Genting Hong Kong Limited has decided to temporarily suspend all payments to the group’s financial creditors as it works to preserve liquidity during a very tough time for the company suffering from a massive impact from the COVID-19 pandemic on its operations.
The cruise shipping major had to suspend all its sailings globally due to the pandemic’s impact depleting the company’s revenue inflow.
Given the ongoing uncertainty of the situation, Genting Hong Kong issued profit warning announcements with regard to its six-months results.
Due to a material impact on its finances from the ongoing situation, the cruise operator asked its funding advisors to arrange a fundraising exercise for the group, however, the outcome of such exercise is still uncertain.
“The company’s remaining available cash will be reserved to maintain critical services for the group’s operations, while the company will endeavor to negotiate a holistic debt restructuring solution for the current financial indebtedness of the group and continue to engage with interested parties identified by the funding advisors,” the company said.

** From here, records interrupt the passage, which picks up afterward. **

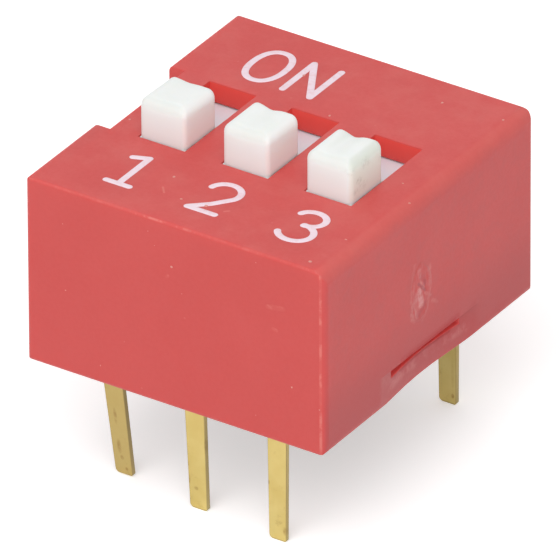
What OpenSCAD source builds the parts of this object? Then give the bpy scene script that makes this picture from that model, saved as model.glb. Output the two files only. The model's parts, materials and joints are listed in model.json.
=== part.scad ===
// Slide DIP switch with three positions, in a red snap-on cover.
// Millimetres. The origin is the middle of the cover's footprint, on the board's surface.
// +X runs from position 1 to position 3, +Y from OFF to ON, and +Z up out of the board.

/* [Layout] */
// Distance between neighbouring switch positions
pitch = 2.54; // [2.5:0.01:2.7]
// Distance between the two rows of board holes
row_spacing = 7.62; // [7.4:0.02:7.7]
// How far the legs' tips stand outside their row of holes, before the switch is pressed in
leg_spread = 0.18; // [0:0.01:0.22]
// Distance from the middle of an end position to the cover's nearer end
end_margin = 2.03; // [1.9:0.01:2.3]

/* [Cover] */
// Size of the cover across the two rows of legs
cover_width = 9.92; // [9.7:0.02:10.4]
// Height of the cover above the board
cover_height = 5.48; // [5.3:0.01:6.2]
// Thickness of the top wall
top_wall = 0.62; // [0.4:0.02:0.7]
// Thickness of the two long walls
side_wall = 0.7; // [0.5:0.02:0.78]
// Width of the bay that each slider runs in
bay_width = 2.24; // [2:0.02:2.3]
// Radius of the two upright corners by position 3
soft_corner_r = 0.2; // [0.15:0.05:0.6]
// Radius of the two upright corners by position 1
crisp_corner_r = 0.15; // [0.05:0.05:0.6]
// Radius of the top edge over the end by position 3
soft_edge_r = 0.42; // [0.1:0.02:0.5]
// Radius of the top edge over the end by position 1
crisp_edge_r = 0.16; // [0.06:0.02:0.5]
// Radius of the top edges over the two long walls
long_edge_r = 0.1; // [0.05:0.01:0.4]
// Radius of the bottom edge under the end by position 3
soft_foot_r = 0.3; // [0.05:0.01:0.4]
// Radius of the other bottom edges
foot_edge_r = 0.16; // [0.05:0.01:0.25]
// Bevel inside the cover's mouth, where the base goes in
mouth_bevel = 0.1; // [0.05:0.01:0.15]
// Depth of the notch in the end by position 1
notch_depth = 0.5; // [0.2:0.05:0.55]
// Width of the notch
notch_width = 3.5; // [2:0.1:4.5]

/* [Latch] */
// Width of the window in each end wall that the base snaps into
latch_width = 3.24; // [2:0.02:4]
// Height of the window
latch_height = 0.36; // [0.16:0.02:0.4]
// Height of the window's lower edge above the board
latch_z = 0.68; // [0.56:0.02:1]
// How far the base's nib reaches into the window
latch_reach = 0.3; // [0.15:0.05:0.35]
// Depth of the dish that hollows the end by position 3 up to its window's upper edge
dish_depth = 0.26; // [0.05:0.01:0.3]
// Length of the dish
dish_length = 4.8; // [4:0.1:6]

/* [Slider] */
// Width of the knob
knob_width = 1.4; // [1.1:0.02:1.5]
// Length of the knob along its travel
knob_length = 1.54; // [1.3:0.02:1.7]
// Height of the knob above the cover
knob_height = 1.17; // [0.4:0.01:1.6]
// Radius of the knob's upright edges
knob_corner_r = 0.13; // [0.05:0.01:0.3]
// Radius of the knob's top edges along its travel
knob_edge_r = 0.22; // [0.05:0.01:0.3]
// Radius of the knob's top edges across its travel
knob_end_edge_r = 0.12; // [0.05:0.01:0.3]
// Depth of the finger valley in the knob's top, at its end towards ON
valley_depth = 0.12; // [0.04:0.01:0.15]
// Depth of the finger valley at its end towards OFF
valley_start = 0.02; // [0.01:0.01:0.04]
// Width of the finger valley at its deep end
valley_width = 0.84; // [0.6:0.02:1]
// How far the valley lies from the knob's middle, towards position 1
valley_offset = 0.11; // [0:0.01:0.2]
// Travel from OFF to ON
travel = 1.8; // [1.5:0.02:2]
// Gap between the knob and each side of its slot
knob_side_gap = 0.02; // [0.02:0.01:0.15]
// Gap between the knob and the slot's end at either end of the travel
knob_end_gap = 0.02; // [0.01:0.01:0.06]
// How far the shutter plate always reaches past the slot's ends
shutter_overlap = 0.2; // [0.1:0.02:0.4]
// Thickness of the shutter plate
shutter_thickness = 0.55; // [0.4:0.05:0.7]
// Gap between the shutter plate and each side of its bay
shutter_side_gap = 0.12; // [0.05:0.01:0.2]
// Gap between the shutter plate and the cover's ceiling
shutter_top_gap = 0.04; // [0.02:0.01:0.08]
// Width of the block that holds the contact spring
holder_width = 1.5; // [1.3:0.05:1.7]
// Length of the block that holds the contact spring
holder_length = 2.9; // [2.6:0.1:3.2]
// Radius of the post that the contact spring is staked to
post_r = 0.2; // [0.12:0.01:0.25]
// Radius of the post's staked head
post_head_r = 0.32; // [0.28:0.01:0.36]
// Height of the post's staked head
post_head_height = 0.1; // [0.06:0.01:0.14]

/* [Contact spring] */
// Thickness of the spring strip
spring_thickness = 0.1; // [0.06:0.01:0.14]
// Width of the spring strip
spring_width = 1; // [0.8:0.05:1.2]
// Height of the bent spring, from the contact pads to its holder
spring_height = 0.55; // [0.5:0.01:0.7]
// Distance of each wiping point from the middle of the slider
wiper_reach = 1.1; // [1:0.02:1.2]
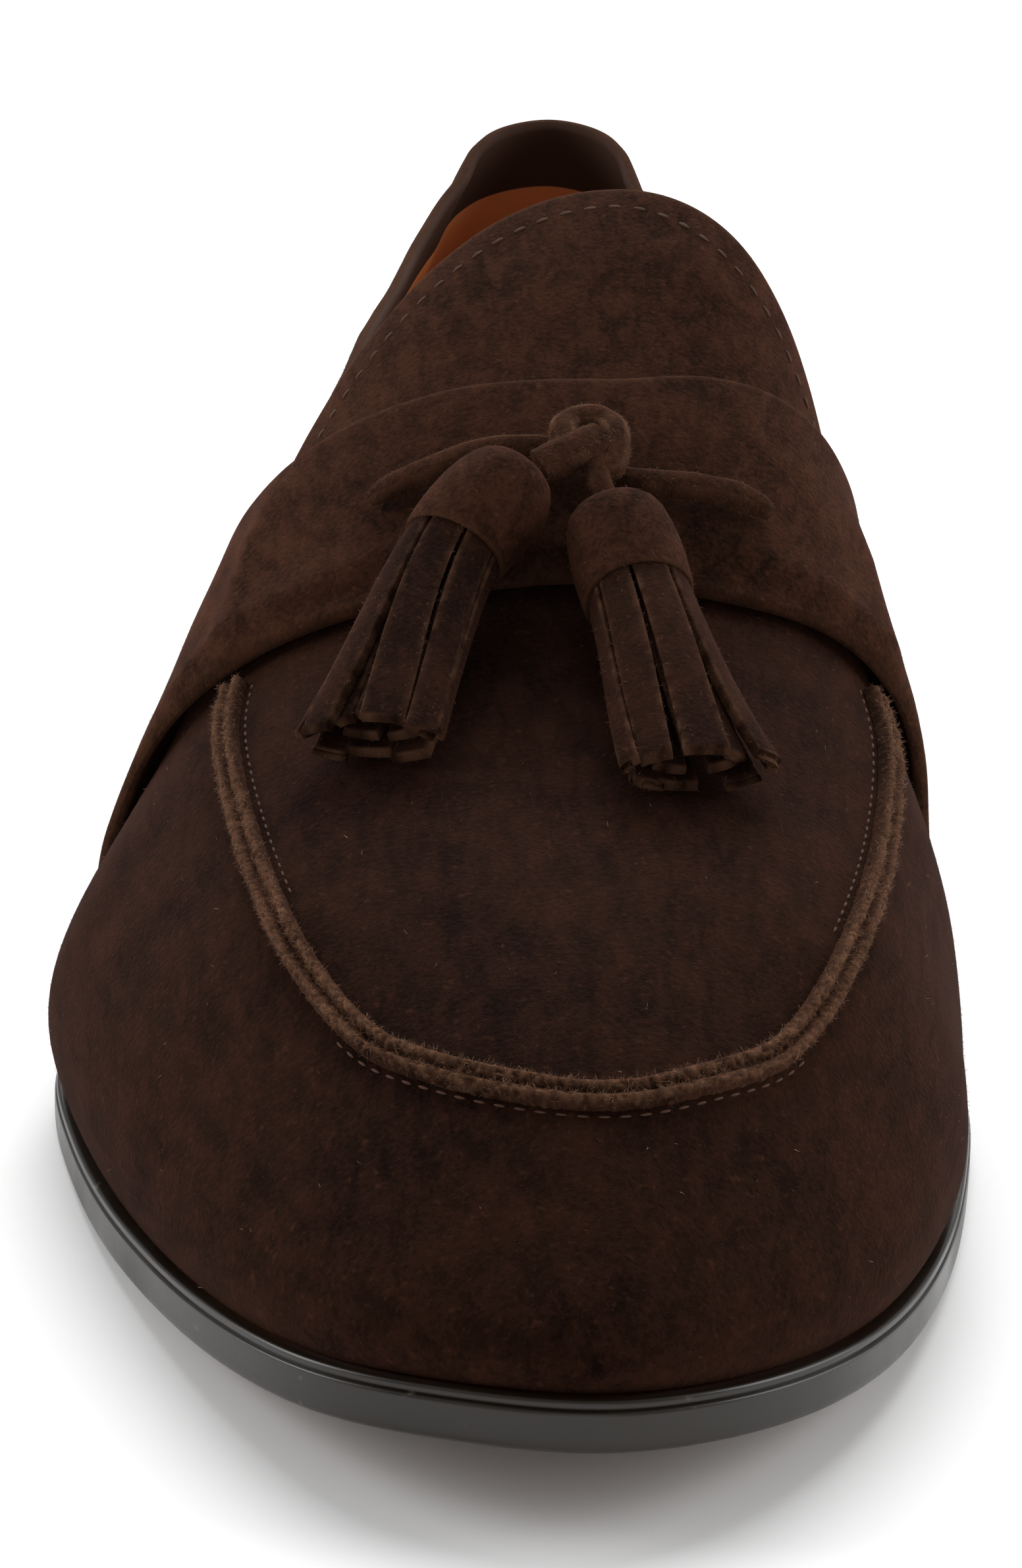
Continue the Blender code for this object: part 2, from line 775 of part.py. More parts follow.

As informed, the company’s two subsidiaries Dream Global One Limited and Dream Global Two Limited were required to pay fees worth EUR 3.7 million in connection with the financing of the construction of certain ships.
The company has two cruise ships under construction, Crystal Endavor and Global Dream. Crystal Endeavor was scheduled to deliver in August this year, while Global Dream was scheduled for delivery in 2021. It is yet to be determined how the latest developments would impact the delivery dates.
The companies defaulted under the related finance documents and due to the latest decision the company is likely to default on other obligations as well.
As of 31 July 2020, the outstanding financial indebtedness of the group stands at $3.37 billion.
The company intends to invite all of its financial creditors to a virtual meeting to update them on the situation and restructuring and/or refinancing options in respect of the group’s financial indebtedness.
Genting Hong Kong joins its western counterparts Carnival and Royal Caribbean, among others, as it announces steps to preserve cash and bolster liquidity at a time of an unprecedented crash of the cruise market.